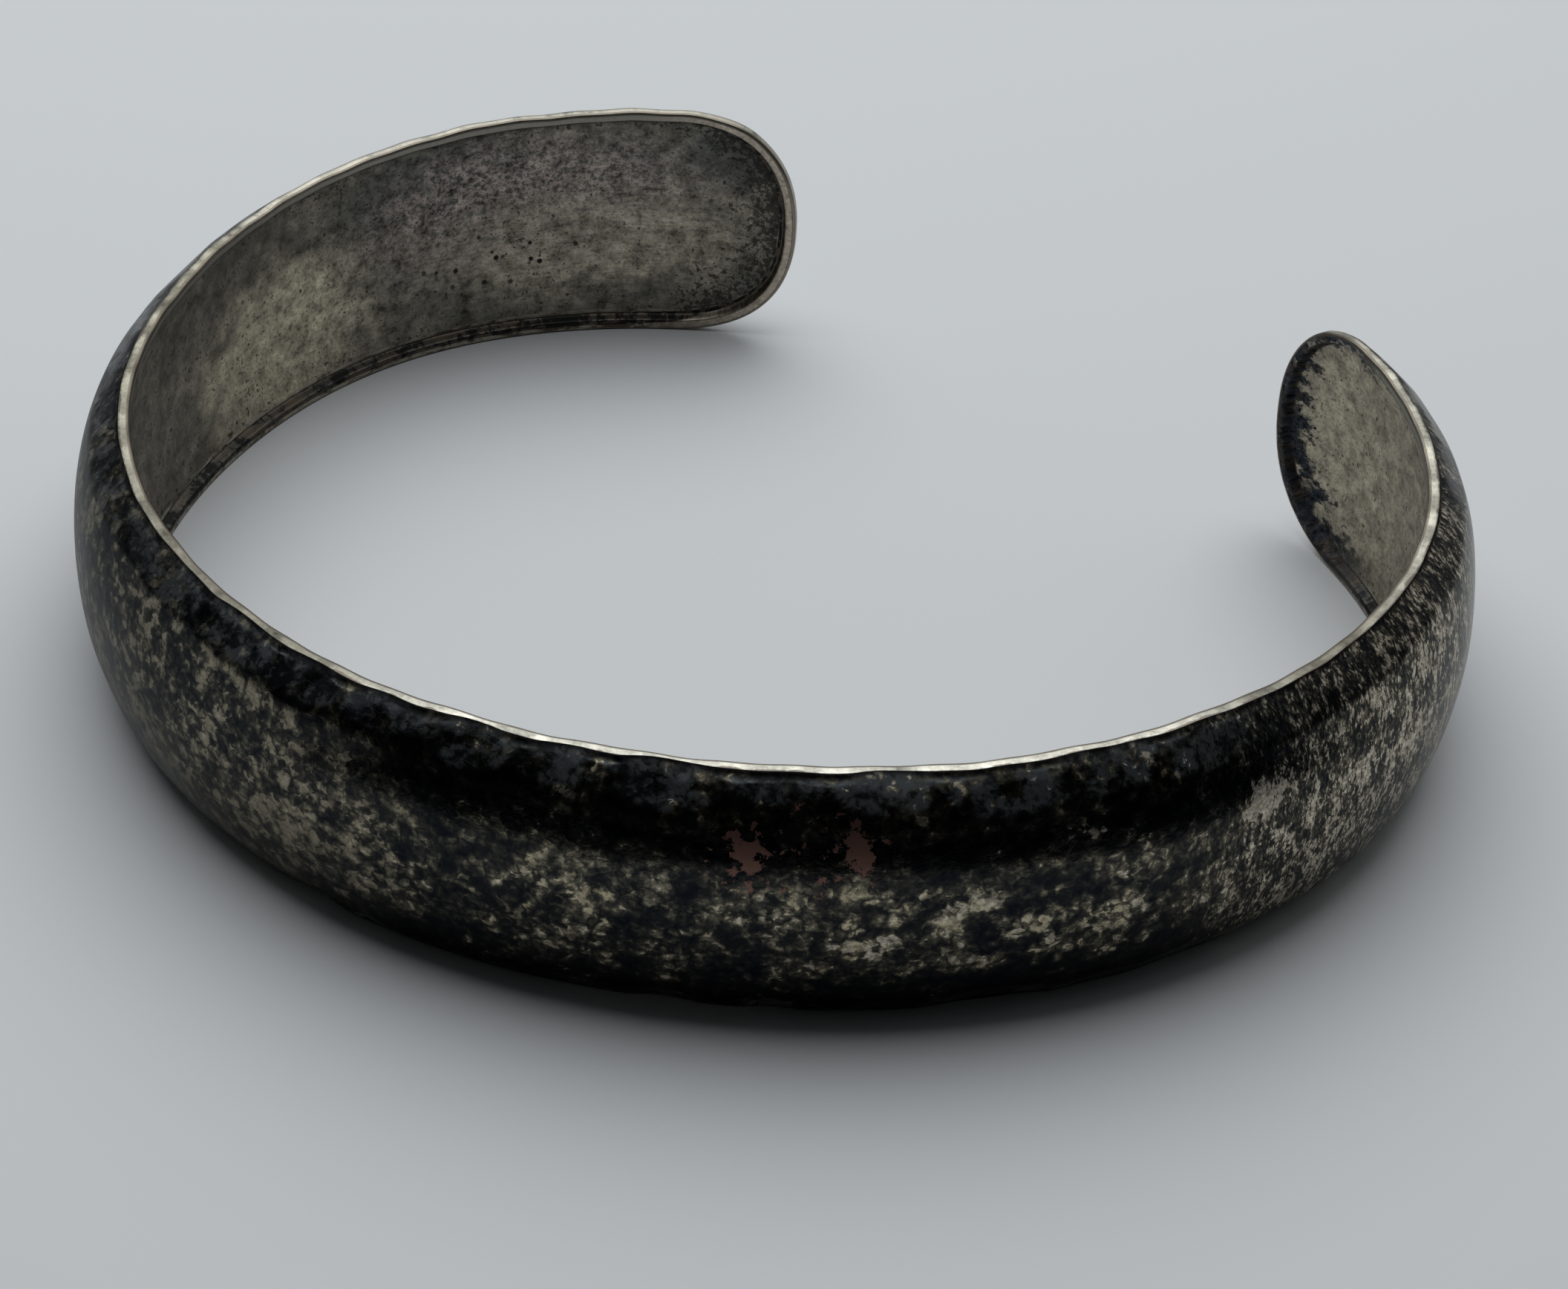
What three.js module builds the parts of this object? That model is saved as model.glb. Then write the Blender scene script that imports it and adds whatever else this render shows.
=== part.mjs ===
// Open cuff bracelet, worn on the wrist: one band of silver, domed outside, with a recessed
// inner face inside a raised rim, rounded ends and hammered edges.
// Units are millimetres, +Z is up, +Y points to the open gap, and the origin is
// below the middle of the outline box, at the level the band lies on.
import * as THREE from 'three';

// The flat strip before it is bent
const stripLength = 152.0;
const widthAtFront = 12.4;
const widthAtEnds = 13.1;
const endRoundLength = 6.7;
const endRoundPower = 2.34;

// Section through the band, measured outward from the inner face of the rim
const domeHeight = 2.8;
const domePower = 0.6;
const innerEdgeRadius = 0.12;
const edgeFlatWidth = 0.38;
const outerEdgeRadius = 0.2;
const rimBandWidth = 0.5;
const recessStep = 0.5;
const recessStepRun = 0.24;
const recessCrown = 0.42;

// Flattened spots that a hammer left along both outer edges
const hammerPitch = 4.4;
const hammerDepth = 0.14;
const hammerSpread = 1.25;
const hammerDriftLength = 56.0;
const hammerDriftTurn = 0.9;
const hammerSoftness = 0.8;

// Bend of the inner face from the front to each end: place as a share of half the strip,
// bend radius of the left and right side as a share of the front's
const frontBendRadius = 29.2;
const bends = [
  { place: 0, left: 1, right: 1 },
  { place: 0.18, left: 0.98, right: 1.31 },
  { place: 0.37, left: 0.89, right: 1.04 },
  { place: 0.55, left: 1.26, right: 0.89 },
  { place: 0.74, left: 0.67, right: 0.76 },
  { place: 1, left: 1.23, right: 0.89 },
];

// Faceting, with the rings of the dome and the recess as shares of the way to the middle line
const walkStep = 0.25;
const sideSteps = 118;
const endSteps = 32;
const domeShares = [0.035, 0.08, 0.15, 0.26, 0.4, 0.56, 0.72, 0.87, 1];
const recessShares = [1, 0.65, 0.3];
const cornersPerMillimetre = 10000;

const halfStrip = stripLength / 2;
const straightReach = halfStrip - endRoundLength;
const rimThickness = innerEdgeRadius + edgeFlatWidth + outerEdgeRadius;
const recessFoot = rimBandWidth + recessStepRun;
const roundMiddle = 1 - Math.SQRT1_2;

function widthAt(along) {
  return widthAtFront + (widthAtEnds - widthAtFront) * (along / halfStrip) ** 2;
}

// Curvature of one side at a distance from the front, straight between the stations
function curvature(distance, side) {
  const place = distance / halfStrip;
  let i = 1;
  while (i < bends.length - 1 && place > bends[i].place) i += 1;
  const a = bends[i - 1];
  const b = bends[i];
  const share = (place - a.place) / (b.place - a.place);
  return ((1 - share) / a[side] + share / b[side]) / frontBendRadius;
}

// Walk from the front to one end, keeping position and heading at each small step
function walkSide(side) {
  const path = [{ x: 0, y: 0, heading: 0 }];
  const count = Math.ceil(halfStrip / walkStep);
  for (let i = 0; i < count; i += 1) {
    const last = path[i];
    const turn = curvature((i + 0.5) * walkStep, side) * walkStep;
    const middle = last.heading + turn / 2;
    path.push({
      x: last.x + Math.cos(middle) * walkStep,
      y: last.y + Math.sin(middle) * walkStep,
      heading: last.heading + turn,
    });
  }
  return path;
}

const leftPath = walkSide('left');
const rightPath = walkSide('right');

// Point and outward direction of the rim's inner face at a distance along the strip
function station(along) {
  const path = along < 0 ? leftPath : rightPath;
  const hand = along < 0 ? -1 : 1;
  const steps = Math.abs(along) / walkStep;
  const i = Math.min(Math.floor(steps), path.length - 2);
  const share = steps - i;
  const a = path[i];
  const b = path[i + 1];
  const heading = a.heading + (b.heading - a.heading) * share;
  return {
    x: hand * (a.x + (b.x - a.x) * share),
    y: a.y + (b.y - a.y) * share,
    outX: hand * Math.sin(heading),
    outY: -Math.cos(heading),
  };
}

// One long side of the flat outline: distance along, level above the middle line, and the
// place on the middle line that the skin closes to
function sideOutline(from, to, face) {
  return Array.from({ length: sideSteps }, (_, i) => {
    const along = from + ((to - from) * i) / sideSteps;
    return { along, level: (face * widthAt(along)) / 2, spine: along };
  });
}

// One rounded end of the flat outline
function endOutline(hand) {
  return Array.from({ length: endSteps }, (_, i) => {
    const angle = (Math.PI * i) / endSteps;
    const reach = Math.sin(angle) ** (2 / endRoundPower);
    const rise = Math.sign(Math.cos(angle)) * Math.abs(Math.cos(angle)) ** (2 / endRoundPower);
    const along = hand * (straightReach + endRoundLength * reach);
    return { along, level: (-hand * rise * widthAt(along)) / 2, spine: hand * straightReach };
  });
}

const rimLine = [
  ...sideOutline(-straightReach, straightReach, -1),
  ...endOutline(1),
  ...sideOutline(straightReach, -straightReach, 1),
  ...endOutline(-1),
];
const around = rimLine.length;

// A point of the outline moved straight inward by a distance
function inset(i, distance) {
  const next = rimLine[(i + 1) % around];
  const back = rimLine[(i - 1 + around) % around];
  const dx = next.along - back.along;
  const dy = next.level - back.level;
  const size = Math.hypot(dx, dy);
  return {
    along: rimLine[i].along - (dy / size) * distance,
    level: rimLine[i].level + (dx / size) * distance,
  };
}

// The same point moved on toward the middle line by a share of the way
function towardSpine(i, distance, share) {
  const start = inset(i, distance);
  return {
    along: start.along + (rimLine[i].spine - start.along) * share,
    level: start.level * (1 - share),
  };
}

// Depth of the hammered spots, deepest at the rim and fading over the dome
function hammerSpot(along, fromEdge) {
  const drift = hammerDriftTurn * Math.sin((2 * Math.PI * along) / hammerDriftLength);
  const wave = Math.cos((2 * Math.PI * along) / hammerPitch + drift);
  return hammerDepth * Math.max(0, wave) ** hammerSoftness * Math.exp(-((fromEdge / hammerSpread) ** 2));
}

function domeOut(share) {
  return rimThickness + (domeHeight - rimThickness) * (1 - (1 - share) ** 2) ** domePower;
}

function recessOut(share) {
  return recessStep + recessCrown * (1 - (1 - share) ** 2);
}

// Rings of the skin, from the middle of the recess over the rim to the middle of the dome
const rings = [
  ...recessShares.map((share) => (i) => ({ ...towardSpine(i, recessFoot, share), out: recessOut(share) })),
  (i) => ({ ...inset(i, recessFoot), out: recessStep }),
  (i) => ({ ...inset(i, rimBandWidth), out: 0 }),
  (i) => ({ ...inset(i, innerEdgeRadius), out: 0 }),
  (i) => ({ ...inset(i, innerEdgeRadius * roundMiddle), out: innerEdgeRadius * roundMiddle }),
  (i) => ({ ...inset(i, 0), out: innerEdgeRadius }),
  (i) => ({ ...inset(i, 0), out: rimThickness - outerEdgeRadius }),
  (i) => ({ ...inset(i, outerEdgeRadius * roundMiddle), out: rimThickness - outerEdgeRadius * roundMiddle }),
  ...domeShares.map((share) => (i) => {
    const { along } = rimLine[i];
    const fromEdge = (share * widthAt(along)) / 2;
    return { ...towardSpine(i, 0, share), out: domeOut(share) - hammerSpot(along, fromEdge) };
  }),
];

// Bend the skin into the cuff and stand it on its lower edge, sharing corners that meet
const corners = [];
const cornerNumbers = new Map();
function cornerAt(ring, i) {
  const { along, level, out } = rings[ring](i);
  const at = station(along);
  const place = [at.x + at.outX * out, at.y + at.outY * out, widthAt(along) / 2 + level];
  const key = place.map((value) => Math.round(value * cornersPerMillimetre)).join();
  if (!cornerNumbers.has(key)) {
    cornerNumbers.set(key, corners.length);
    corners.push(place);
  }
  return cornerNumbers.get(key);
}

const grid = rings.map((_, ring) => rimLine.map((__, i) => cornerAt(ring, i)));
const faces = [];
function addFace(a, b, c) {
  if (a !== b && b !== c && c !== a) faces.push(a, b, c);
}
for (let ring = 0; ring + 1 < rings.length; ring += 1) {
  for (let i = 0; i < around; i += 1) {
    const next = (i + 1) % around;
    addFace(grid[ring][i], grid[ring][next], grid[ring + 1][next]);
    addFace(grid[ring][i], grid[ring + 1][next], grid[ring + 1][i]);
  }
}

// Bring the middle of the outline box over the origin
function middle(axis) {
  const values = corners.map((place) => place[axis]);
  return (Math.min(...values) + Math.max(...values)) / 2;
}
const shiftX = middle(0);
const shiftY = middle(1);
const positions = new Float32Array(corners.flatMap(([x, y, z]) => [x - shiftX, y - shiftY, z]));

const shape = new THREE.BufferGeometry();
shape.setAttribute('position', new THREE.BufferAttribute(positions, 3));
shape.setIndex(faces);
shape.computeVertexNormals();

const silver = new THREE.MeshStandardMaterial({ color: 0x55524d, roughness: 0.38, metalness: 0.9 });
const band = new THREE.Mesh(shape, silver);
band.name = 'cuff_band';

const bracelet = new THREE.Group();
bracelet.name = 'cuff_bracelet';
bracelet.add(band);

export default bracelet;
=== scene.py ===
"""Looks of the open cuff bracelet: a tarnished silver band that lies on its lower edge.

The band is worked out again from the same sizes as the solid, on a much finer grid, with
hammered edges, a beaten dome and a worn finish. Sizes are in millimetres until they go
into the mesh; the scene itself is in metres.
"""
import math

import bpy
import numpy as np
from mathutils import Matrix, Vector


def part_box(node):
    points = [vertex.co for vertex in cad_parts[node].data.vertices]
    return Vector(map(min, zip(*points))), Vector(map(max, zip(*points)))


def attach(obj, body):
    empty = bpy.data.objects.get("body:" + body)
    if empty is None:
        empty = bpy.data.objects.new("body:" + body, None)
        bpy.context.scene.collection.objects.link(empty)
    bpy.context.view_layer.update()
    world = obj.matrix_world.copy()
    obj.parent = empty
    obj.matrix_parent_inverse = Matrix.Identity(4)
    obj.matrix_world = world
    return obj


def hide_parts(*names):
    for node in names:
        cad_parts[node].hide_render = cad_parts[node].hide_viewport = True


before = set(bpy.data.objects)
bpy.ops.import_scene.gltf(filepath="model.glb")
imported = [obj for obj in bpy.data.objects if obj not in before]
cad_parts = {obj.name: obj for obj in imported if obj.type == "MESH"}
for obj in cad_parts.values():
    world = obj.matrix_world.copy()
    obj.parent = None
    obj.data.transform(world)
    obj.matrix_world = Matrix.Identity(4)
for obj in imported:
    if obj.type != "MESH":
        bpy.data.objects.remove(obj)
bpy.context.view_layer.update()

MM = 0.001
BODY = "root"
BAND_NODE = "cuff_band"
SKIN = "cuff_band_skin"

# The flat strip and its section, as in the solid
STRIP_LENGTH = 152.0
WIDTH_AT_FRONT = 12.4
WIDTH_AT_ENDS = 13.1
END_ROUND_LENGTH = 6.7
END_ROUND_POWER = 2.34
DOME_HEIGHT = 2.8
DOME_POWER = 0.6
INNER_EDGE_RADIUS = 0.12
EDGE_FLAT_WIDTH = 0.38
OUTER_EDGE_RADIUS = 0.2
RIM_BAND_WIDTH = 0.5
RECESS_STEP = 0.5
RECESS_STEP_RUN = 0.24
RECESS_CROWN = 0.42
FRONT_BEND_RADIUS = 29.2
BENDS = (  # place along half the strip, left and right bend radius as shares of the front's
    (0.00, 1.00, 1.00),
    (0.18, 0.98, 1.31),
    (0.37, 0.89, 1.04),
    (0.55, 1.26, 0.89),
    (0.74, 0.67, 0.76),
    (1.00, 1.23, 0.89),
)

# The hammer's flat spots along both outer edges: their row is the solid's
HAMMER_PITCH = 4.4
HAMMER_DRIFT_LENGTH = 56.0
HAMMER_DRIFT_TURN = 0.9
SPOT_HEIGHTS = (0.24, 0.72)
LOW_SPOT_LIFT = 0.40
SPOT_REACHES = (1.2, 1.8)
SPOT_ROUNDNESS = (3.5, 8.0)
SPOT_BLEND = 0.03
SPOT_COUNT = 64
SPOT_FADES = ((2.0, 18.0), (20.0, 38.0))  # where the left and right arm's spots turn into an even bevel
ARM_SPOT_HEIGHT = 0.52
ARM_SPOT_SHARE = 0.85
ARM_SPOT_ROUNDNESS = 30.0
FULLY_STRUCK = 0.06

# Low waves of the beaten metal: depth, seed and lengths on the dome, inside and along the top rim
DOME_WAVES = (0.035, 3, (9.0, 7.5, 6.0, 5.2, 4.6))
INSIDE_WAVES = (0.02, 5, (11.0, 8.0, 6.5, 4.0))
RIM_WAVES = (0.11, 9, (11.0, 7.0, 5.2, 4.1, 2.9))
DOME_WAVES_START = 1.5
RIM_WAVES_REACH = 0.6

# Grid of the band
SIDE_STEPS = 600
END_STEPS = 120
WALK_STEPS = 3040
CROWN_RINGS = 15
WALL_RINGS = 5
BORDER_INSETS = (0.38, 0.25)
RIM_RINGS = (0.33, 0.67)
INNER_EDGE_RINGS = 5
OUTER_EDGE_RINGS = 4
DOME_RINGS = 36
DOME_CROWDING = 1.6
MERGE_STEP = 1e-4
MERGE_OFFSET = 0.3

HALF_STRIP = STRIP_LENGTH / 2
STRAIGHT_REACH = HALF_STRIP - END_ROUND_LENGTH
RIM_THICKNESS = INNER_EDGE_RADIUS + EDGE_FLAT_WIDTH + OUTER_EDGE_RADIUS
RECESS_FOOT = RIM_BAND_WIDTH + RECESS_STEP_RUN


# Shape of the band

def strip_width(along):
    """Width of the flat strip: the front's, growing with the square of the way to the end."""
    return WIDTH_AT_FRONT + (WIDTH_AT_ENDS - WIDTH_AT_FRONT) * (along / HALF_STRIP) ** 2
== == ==
Output nothing except the lines from the line with "const shape = new THREE.BufferGeometry();" through the line with "obj.matrix_world = Matrix.Identity(4)", copied exactly, end lines included.

const shape = new THREE.BufferGeometry();
shape.setAttribute('position', new THREE.BufferAttribute(positions, 3));
shape.setIndex(faces);
shape.computeVertexNormals();

const silver = new THREE.MeshStandardMaterial({ color: 0x55524d, roughness: 0.38, metalness: 0.9 });
const band = new THREE.Mesh(shape, silver);
band.name = 'cuff_band';

const bracelet = new THREE.Group();
bracelet.name = 'cuff_bracelet';
bracelet.add(band);

export default bracelet;
=== scene.py ===
"""Looks of the open cuff bracelet: a tarnished silver band that lies on its lower edge.

The band is worked out again from the same sizes as the solid, on a much finer grid, with
hammered edges, a beaten dome and a worn finish. Sizes are in millimetres until they go
into the mesh; the scene itself is in metres.
"""
import math

import bpy
import numpy as np
from mathutils import Matrix, Vector


def part_box(node):
    points = [vertex.co for vertex in cad_parts[node].data.vertices]
    return Vector(map(min, zip(*points))), Vector(map(max, zip(*points)))


def attach(obj, body):
    empty = bpy.data.objects.get("body:" + body)
    if empty is None:
        empty = bpy.data.objects.new("body:" + body, None)
        bpy.context.scene.collection.objects.link(empty)
    bpy.context.view_layer.update()
    world = obj.matrix_world.copy()
    obj.parent = empty
    obj.matrix_parent_inverse = Matrix.Identity(4)
    obj.matrix_world = world
    return obj


def hide_parts(*names):
    for node in names:
        cad_parts[node].hide_render = cad_parts[node].hide_viewport = True


before = set(bpy.data.objects)
bpy.ops.import_scene.gltf(filepath="model.glb")
imported = [obj for obj in bpy.data.objects if obj not in before]
cad_parts = {obj.name: obj for obj in imported if obj.type == "MESH"}
for obj in cad_parts.values():
    world = obj.matrix_world.copy()
    obj.parent = None
    obj.data.transform(world)
    obj.matrix_world = Matrix.Identity(4)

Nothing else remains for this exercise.